Wat? Vermaatschappelijking van de zorg is het streven om mensen met beperkingen, chronisch zieken, kwetsbare ouderen, jongeren met gedrags- en emotionele problemen, mensen die in armoede leven, …., een eigen zinvolle plek in de samenleving te laten innemen, hen daarbij waar nodig te ondersteunen en de zorg zoveel mogelijk geïntegreerd in de samenleving te laten verlopen.
Er ontstaan her en der zorgnetwerken waarbij zowel professionals van verschillende diensten (ziekenfonds, OCMW, buurthuizen) samenwerken met bewoners, mantelzorgers, eventueel ook vrijwilligers pogen om de dienstverlening zo dicht mogelijk bij de meest kwetsbaren te brengen. Lokale besturen proberen te sensibiliseren opdat mensen taken opnemen (planten water geven, rolluikken optrekken, …) waar de overheid niet (meer) in tussenkomt.
Ook in de sector van mensen met een beperking ontstaan er initiatieven om de zorg voor de persoon met een beperking te verruimen om bv. het gezin of de directe familie enigszins te ontlasten.
Conclusie: in het debat over de vermaatschappelijking van de zorg wordt vaak gekeken naar vrijwilligers en het vrijwilligerswerk. Toch kan je beide concepten niet op eenzelfde lijn zetten: veel vrijwilligers helpen vanzelfsprekend de ‘vermaatschappelijking van de zorg’ mee in de praktijk te zetten, maar ze zijn niet de ‘eerste’ partners in dit verhaal.
Waarom?
- Omdat vrijwilligerswerk in essentie gebeurt in ‘min of meer georganiseerd verband’; de vraag is wie de taken nu ‘organiseert’.

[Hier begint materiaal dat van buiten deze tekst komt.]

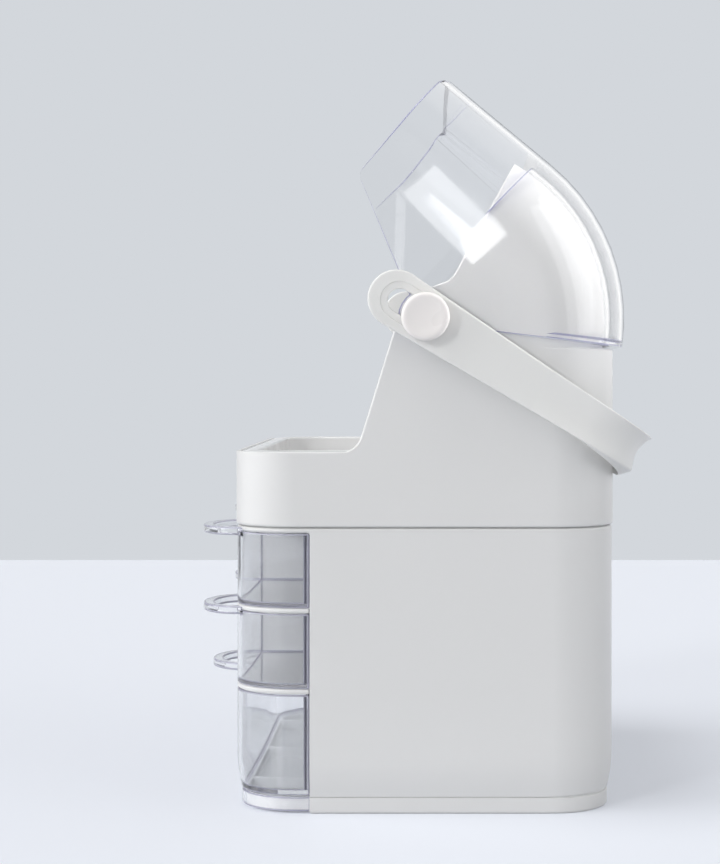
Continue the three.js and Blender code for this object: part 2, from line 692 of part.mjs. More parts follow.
function handleStations() {
  const cornerX = ARM_INNER_SIDE - GRIP_CORNER;
  const cornerReach = GRIP_REACH - GRIP_CORNER;
  const arm = [
    [-ARM_END, 0],
    [0, 0],
    [ARM_STEP, 0],
    [ARM_STEP + ARM_STEP_LENGTH, STEP_FORM_SHARE],
    [cornerReach, ARM_FORM_SHARE],
  ];
  const half = arm.map(([reach, form]) => ({ x: -ARM_INNER_SIDE, reach, turn: 0, form }));
  for (let step = 1; step <= CORNER_STEPS; step += 1) {
    const share = step / CORNER_STEPS;
    const turn = (share * Math.PI) / 2;
    half.push({
      x: -cornerX - GRIP_CORNER * Math.cos(turn),
      reach: cornerReach + GRIP_CORNER * Math.sin(turn),
      turn,
      form: THREE.MathUtils.lerp(ARM_FORM_SHARE, 1, share),
    });
  }
  const mirrored = half.map((station) => ({ ...station, x: -station.x, turn: Math.PI - station.turn }));
  return [...half, ...mirrored.reverse()];
}

// Width of the band at a reach from the pivot: the arms taper from the round end to the grip
function bandEdges(reach, form) {
  const { lerp, clamp } = THREE.MathUtils;
  const near = clamp((reach + ARM_END) / (ARM_STEP + ARM_END), 0, 1);
  const far = clamp((reach - ARM_STEP) / (GRIP_REACH - ARM_STEP), 0, 1);
  const top = lerp(lerp(ARM_END_RADIUS, ARM_STEP_TOP, near), GRIP_TOP, far);
  const lip = lerp(lerp(ARM_END_RADIUS, ARM_STEP_BOTTOM, near), GRIP_LIP_BOTTOM, far);
  const drop = Math.max(0, (form - ARM_FORM_SHARE) / (1 - ARM_FORM_SHARE));
  return { top, lip: -lip, bottom: -lerp(lip, GRIP_BOTTOM, drop) };
}

function bandSection({ x, reach, turn, form }) {
  const { top, lip, bottom } = bandEdges(reach, form);
  const thickness = THREE.MathUtils.lerp(ARM_THICKNESS, GRIP_THICKNESS, form);
  const points = [];
  const place = (out, v) => points.push(
    new THREE.Vector3(x - out * Math.cos(turn), reach + out * Math.sin(turn), v),
  );
  for (let step = 0; step <= SECTION_STEPS; step += 1) {
    const share = (2 * step) / SECTION_STEPS - 1;
    const height = THREE.MathUtils.lerp(lip, top, step / SECTION_STEPS);
    place(thickness + GRIP_LIP * form * share * share, height);
  }
  for (let step = SECTION_STEPS; step >= 0; step -= 1) {
    const share = Math.max(0, (2 * step) / SECTION_STEPS - 1);
    place(GRIP_BOW * form * share * share, THREE.MathUtils.lerp(bottom, top, step / SECTION_STEPS));
  }
  return points;
}

// A slot-shaped outline in the arm's own axes
function slotOutline(halfWidth) {
  return filleted([
    [halfWidth, -halfWidth, halfWidth],
    [halfWidth, halfWidth, halfWidth],
    [-SLOT_TRAVEL - halfWidth, halfWidth, halfWidth],
    [-SLOT_TRAVEL - halfWidth, -halfWidth, halfWidth],
  ]);
}

function handle() {
  let band = lofted(handleStations().map(bandSection));
  const arm = (points, low, high) => solid(extruded(points, low, high).applyMatrix4(SIDE_AXES));
  const track = SLOT_HALF_WIDTH + SLOT_TRACK;
  const end = filleted([
    [-ARM_END, -ARM_END_RADIUS],
    [-ARM_END, ARM_END_RADIUS],
    [-ARM_END - ARM_END_RADIUS, ARM_END_RADIUS, ARM_END_RADIUS],
    [-ARM_END - ARM_END_RADIUS, -ARM_END_RADIUS, ARM_END_RADIUS],
  ].reverse());
  for (const side of [-1, 1]) {
    const span = (near, far) => [side * near, side * far].sort((a, b) => a - b);
    const faces = span(ARM_INNER_SIDE, ARM_OUTER_SIDE);
    const through = span(HALF_WIDTH, KNOB_INNER_SIDE + CUT_OVERRUN);
    const recess = span(ARM_OUTER_SIDE - SLOT_TRACK_DEPTH, ARM_OUTER_SIDE + CUT_OVERRUN);
    band = band.add(arm(end, faces[0], faces[1]))
      .subtract(arm(slotOutline(SLOT_HALF_WIDTH), through[0], through[1]))
      .subtract(arm(slotOutline(track), recess[0], recess[1]));
  }
  return geometryOf(band).applyMatrix4(handleTurn);
}

// Pivot hardware, each piece on one side
function revolvedPiece(side, profile) {
  const placed = profile.map(([radius, x]) => [radius, side * x]);
  return revolved(side > 0 ? placed : placed.reverse(), ROUND_STEPS);
}

function handleBush(side) {
  const low = LID_OUTER_SIDE + GAP;
  const high = KNOB_INNER_SIDE - GAP;
  const outer = SLOT_HALF_WIDTH - GAP;
  return revolvedPiece(side, [
    [HOLE_RADIUS, low],
    [outer, low],
    [outer, high],
    [HOLE_RADIUS, high],
    [HOLE_RADIUS, low],
  ]);
}

function pivotKnob(side) {
  const face = KNOB_INNER_SIDE + KNOB_THICKNESS;
  const bore = SCREW_RADIUS + GAP;
  const boreEnd = STEM_SIDE + SCREW_LENGTH + GAP;
  return revolvedPiece(side, [
    [0, boreEnd],
    [bore, boreEnd],
    [bore, STEM_SIDE],
    [STEM_RADIUS, STEM_SIDE],
    [STEM_RADIUS, KNOB_INNER_SIDE],
    [KNOB_RADIUS - KNOB_EDGE, KNOB_INNER_SIDE],
    [KNOB_RADIUS, KNOB_INNER_SIDE + KNOB_EDGE],
    [KNOB_RADIUS, face - KNOB_EDGE],
    [KNOB_RADIUS - KNOB_EDGE / 2, face - KNOB_EDGE / 4],
    [KNOB_RADIUS - KNOB_EDGE, face],
    [KNOB_RADIUS - KNOB_RIM, face],
    [KNOB_RADIUS - 2 * KNOB_RIM, face - KNOB_DISH],
    [0, face - KNOB_DISH],
  ]);
}

function pivotWasher(side) {
  const high = STEM_SIDE;
  const low = high - WASHER_THICKNESS;
  const bore = SCREW_RADIUS + GAP;
  return revolvedPiece(side, [
    [bore, low],
    [WASHER_RADIUS, low],
    [WASHER_RADIUS, high],
    [bore, high],
    [bore, low],
  ]);
}

function pivotScrew(side) {
  const seat = STEM_SIDE - WASHER_THICKNESS;
  return revolvedPiece(side, [
    [0, seat - SCREW_HEAD],
    [SCREW_HEAD_RADIUS - SCREW_HEAD / 2, seat - SCREW_HEAD],
    [SCREW_HEAD_RADIUS, seat - SCREW_HEAD / 2],
    [SCREW_HEAD_RADIUS, seat],
    [SCREW_RADIUS, seat],
    [SCREW_RADIUS, STEM_SIDE + SCREW_LENGTH],
    [0, STEM_SIDE + SCREW_LENGTH],
  ]);
}

// Assembly
const organizer = new THREE.Group();

function add(name, body, look) {
  const geometry = body instanceof THREE.BufferGeometry ? body : geometryOf(body);
  const mesh = new THREE.Mesh(geometry, new THREE.MeshStandardMaterial(look));
  mesh.name = name;
  organizer.add(mesh);
}

const SIDES = [['left', -1], ['right', 1]];

add('base_plate', basePlate(), WHITE);
padPlaces().forEach(([x, y], index) => {
  add(`foot_pad_${index + 1}`, disc(PAD_RADIUS, x, y, 0, PAD_THICKNESS), RUBBER);
});
add('lower_housing', lowerHousing(), WHITE);
add('shelf_upper', shelf(SHELF_UPPER_TOP), WHITE);
add('shelf_lower', shelf(SHELF_LOWER_TOP), WHITE);
add('drawer_divider_upper', drawerDivider(SHELF_UPPER_TOP, TOP_PLATE_UNDERSIDE), WHITE);
add('drawer_divider_lower', drawerDivider(SHELF_LOWER_TOP, SHELF_UPPER_TOP - SHELF_THICKNESS), WHITE);
add('upper_housing', upperHousing(), WHITE);
add('tray_insert', trayInsert(), WHITE);
add('rear_divider', rearDivider(), WHITE);
add('middle_visor', middleVisor(), CLEAR);
add('front_lid', frontLid(), CLEAR);
add('handle', handle(), MILKY);

const ROWS = [
  ['top', SHELF_UPPER_TOP, TOP_PLATE_UNDERSIDE],
  ['middle', SHELF_LOWER_TOP, SHELF_UPPER_TOP - SHELF_THICKNESS],
];

for (const [row, floor, ceiling] of ROWS) {
  for (const [name, side] of SIDES) {
    const inner = DIVIDER_THICKNESS / 2 + DRAWER_GAP;
    const [x0, x1] = side > 0 ? [inner, WIDTH] : [-WIDTH, -inner];
    const body = drawer({
      low: floor + GAP,
      high: ceiling - DRAWER_HEADROOM,
      x0,
      x1,
      pullX: side * (HALF_WIDTH - PULL_INSET),
      pullReach: PULL_REACH,
    });
    add(`drawer_${row}_${name}`, body, CLEAR);
  }
}

add('drawer_bottom', drawer({
  low: LIP_TOP + GAP,
  high: SHELF_LOWER_TOP - SHELF_THICKNESS - DRAWER_HEADROOM,
  x0: -WIDTH,
  x1: WIDTH,
  pullX: 0,
  pullReach: WIDE_PULL_REACH,
  skirt: true,
}), CLEAR);

for (const [name, side] of SIDES) {
  add(`tray_divider_${name}`, trayDivider(side), WHITE);
  add(`handle_bush_${name}`, handleBush(side), MILKY);
  add(`pivot_knob_${name}`, pivotKnob(side), WHITE);
  add(`pivot_washer_${name}`, pivotWasher(side), STEEL);
  add(`pivot_screw_${name}`, pivotScrew(side), STEEL);
}

export default organizer;
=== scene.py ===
"""Looks of a countertop makeup organizer: a moulded white case with five clear drawers, an open
tray, a round hood under a clear visor and lid, and a milky handle on two round knobs.

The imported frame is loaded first. Each operator then makes one group of pieces in its place."""

import math

import bmesh
import bpy
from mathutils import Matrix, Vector
from mathutils.bvhtree import BVHTree


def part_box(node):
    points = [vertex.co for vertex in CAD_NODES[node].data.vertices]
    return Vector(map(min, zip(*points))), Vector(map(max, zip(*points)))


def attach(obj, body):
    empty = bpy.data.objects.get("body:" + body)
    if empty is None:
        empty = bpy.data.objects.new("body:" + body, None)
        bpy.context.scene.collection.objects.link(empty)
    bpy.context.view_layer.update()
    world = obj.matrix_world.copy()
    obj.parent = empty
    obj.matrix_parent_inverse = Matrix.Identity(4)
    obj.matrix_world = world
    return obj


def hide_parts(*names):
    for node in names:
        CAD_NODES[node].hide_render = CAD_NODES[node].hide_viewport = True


bl_info = {
    "name": "Makeup organizer",
    "version": (1, 0, 0),
    "blender": (4, 5, 0),
    "location": "3D View > Sidebar > Organizer",
    "description": "Models and finishes the pieces of a makeup organizer in place on its frame",
    "category": "Object",
}

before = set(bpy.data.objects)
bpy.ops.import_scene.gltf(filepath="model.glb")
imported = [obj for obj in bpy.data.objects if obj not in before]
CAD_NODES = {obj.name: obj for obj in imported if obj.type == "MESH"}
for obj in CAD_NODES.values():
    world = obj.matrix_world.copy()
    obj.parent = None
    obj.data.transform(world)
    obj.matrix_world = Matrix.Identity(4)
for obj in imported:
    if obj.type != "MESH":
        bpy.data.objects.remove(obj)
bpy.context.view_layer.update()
MM = 0.001

# Rounding of edges: the shares are of its width, but ROOM_SHARE is of the wall beside the edge
WELD = 0.01 * MM
DISSOLVE_ANGLE = math.radians(0.4)
SHARP_ANGLE = math.radians(32.0)
FOLD_ANGLE = math.radians(140.0)
FLAT_FACE = 0.99
EDGE_SEGMENTS = 3
ROOM_SHARE = 0.45
PROBE_SHARE = 0.25
STAND_OFF_SHARE = 0.5
THIN_SHARE = 0.5
BUSH_SHARE = 0.4
ATTEMPTS = 8

# Material slots of the clear pieces: their edges, darkened with painted shade, and the rims of the
# covers, made pale with painted light
NO_SLOT = -1
PAINTED_EDGE_SLOT = 1
PAINTED_RIM_SLOT = 2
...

- Omdat vrijwilligerswerk als kenmerk heeft dat het zich buiten het gezins- of familieverband afspeelt, of in eerste instantie niet gericht is op mensen die men kent of tot de directe kring behoren van de vrijwilliger.
- Omdat vrijwilligerswerk zich over verschillende domeinen en sectoren uitstrekt en zich niet beperkt tot activiteiten die aan zorgtaken zijn gelinkt.
- Omdat de ‘integratieve functie’ van vrijwilligerswerk slechts één van de aan het vrijwilligerswerk toegekende functies zijn.